ASU 2014-09, when released, was over 700 pages. With additional guidance being released by the FASB, the entire authoritative literature is close to 1,000 pages. While some industries will see little impact from the timing of the recognition and the measurement for their revenue processes, many other industries, as you can see above, will see dramatic changes. All companies will be affected by the substantial increase in disclosure as it relates to their revenue recognition policies. 

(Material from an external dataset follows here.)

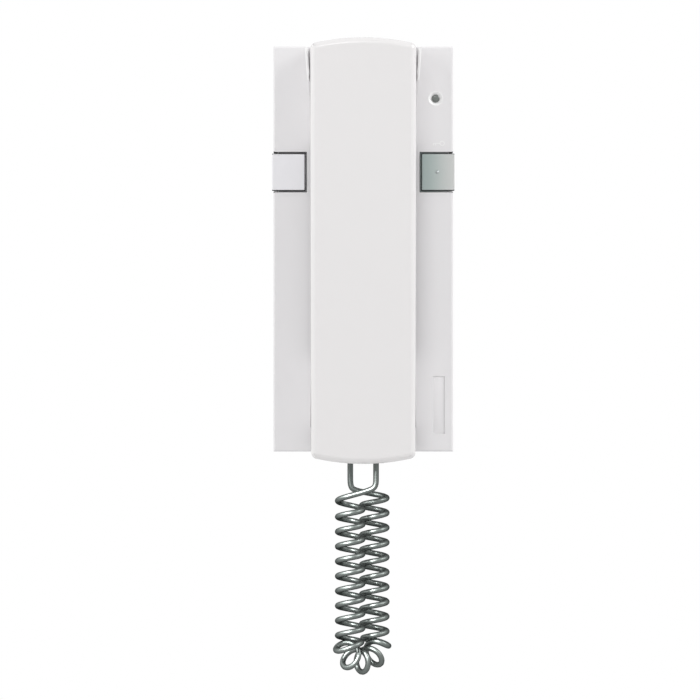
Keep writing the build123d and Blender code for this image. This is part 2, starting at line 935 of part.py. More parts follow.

The intent of this overview is to highlight the significant increase in judgment that will be required for adoption. The new standard will be especially challenging during the initial adoption period, and if not properly managed, could result in negative consequences for management in relation to the audit process. The new model is much more principles-based, and as such will require robust documentation of the significant judgments that management will use to determine the appropriate revenue recognition. That documentation will need to be supported for an outside auditor to be able to opine on the financial statements. If documentation does not exist, it could result in a modification of the auditor’s report or a material weakness, both of which could negatively affect the company with lenders, regulators, and other stakeholders.

Companies need to understand the impact the new standard will have on their control environment and related policies. While many private companies often have less robust control environments and related documentation, this is still a critical component in an auditor’s assessment of risk. Failure to appropriately modify the control environment and institute key controls around significant assertions will result in material weaknesses being part of an auditor’s required communications. Those communications often are shared with lenders, regulators, and other interested stakeholders.

Another potential hazard is the belief that outside auditors will be able to guide companies through the new revenue model. While an outside entity certainly should be a key part of any transition or implementation plan for the new revenue recognition standard, the auditors cannot significantly drive the process of adoption. In December 2014, the AICPA updated its Code of Professional Conduct. The update requires that threats and safeguards are appropriately identified and in place to ensure independence. However, some threats are of such nature that no appropriate safeguard can be instituted. Regulators have made maintaining auditor independence a key issue in the oversight process. 

As companies implement the new standard, it is a good time to remember that revenue recognition contains the risk of fraud in the audit process. The auditing standards in AU 316, Consideration of Fraud in a Financial Statement Audit, paragraph .06, highlight the two types of misstatements that are relevant to auditors: misappropriation of assets and misstatements arising from fraudulent financial reporting. While understanding that not all fraudulent financial reporting is due to fraud, the risk is heightened when dealing with revenue recognition.

The new standard will have a drastic impact on companies and their financial reporting process, and the long transition period has become suddenly imminent. Many are hoping for additional deferral, but the FASB, as recent as the 2017 AICPA National Advanced Accounting and Auditing Technical Symposium, which was part of AICPA ENGAGE 2017, indicated that no further deferral was likely. This is consistent with FASB’s responses in other forums. 

The business headlines on this topic continue to show the significant work necessary for implementation. There are many practical tools available from the international accounting firms, the PICPA, and the AICPA. The AICPA, in November 2016, released its Revenue Recognition - Audit and Accounting Guide. This guide offers detailed guidance to help auditors and preparers deal with the new standard.